Las imágenes que utiliza Marina para tildar a los no lectores no pueden ser más desgraciadas y, por tanto, menos mágicas. Quienes no leen, o están ciegos o padecen alguna miopía o presbicia o astigmatismo esencial. Así afirmará: «La ausencia de lectura no sólo empobrece la mirada, sino también la expresión». ¿Y cómo sabe Marina que la mirada empobrecida de una persona es fruto de no haber leído? ¡Es que Marina es un mago, diantres! ¿Y cómo sabe el filósofo mágico que la mirada serena y circunspecta de una persona es efecto de la degustación de las obras completas de Tito Livio? ¡Es que Marina se pone como ejemplo universal de lector, rediantres!
En serio. La mirada se ensancha en esta vida de muchos modos. Viajando, charlando y guardando silencio. A la expresión le puede suceder otro tanto. No por mucho leer aparece la metáfora más rauda y más exacta en tu boca o en el lecho de la página. No se puede sostener de forma absoluta y dogmática que la lectura mejore la expresión. Habrá casos y casuística pata todos los disgustos.
Parece increíble que, teniendo una idea mágica de la lectura, se insulte a media humanidad por no leer. ¡Como si todo el posible cultivo del cogollo mental de un individuo sólo fuera posible mediante el acomodo de la lectura! Si la magia que maneja Marina consiste en vapulear a quienes ni piensan, ni actúan como los lectores, ¡menuda magia de las narices!

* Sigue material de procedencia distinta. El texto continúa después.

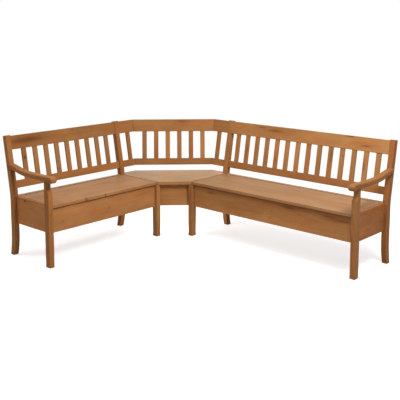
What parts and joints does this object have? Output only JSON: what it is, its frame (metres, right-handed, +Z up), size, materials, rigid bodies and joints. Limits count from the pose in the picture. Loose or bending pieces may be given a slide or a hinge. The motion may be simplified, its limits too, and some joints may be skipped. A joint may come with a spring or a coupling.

Después de leer el libro de Marina, uno llega a la conclusión de que la lectura cultiva la racionalidad. Pero no te vuelve razonable. A la vista está que Marina, a lo largo de su libro, lo demuestra muy bien. Por el contrario, el contacto con los demás sí puede volverte razonable. Por eso, intuyo que a Marina un encuentro dialéctico con Gustavo Bueno le podría hacer mucho más razonable que todos aquellos libros que pueda leer durante un año. Leer o escribir. Solo o en comandita.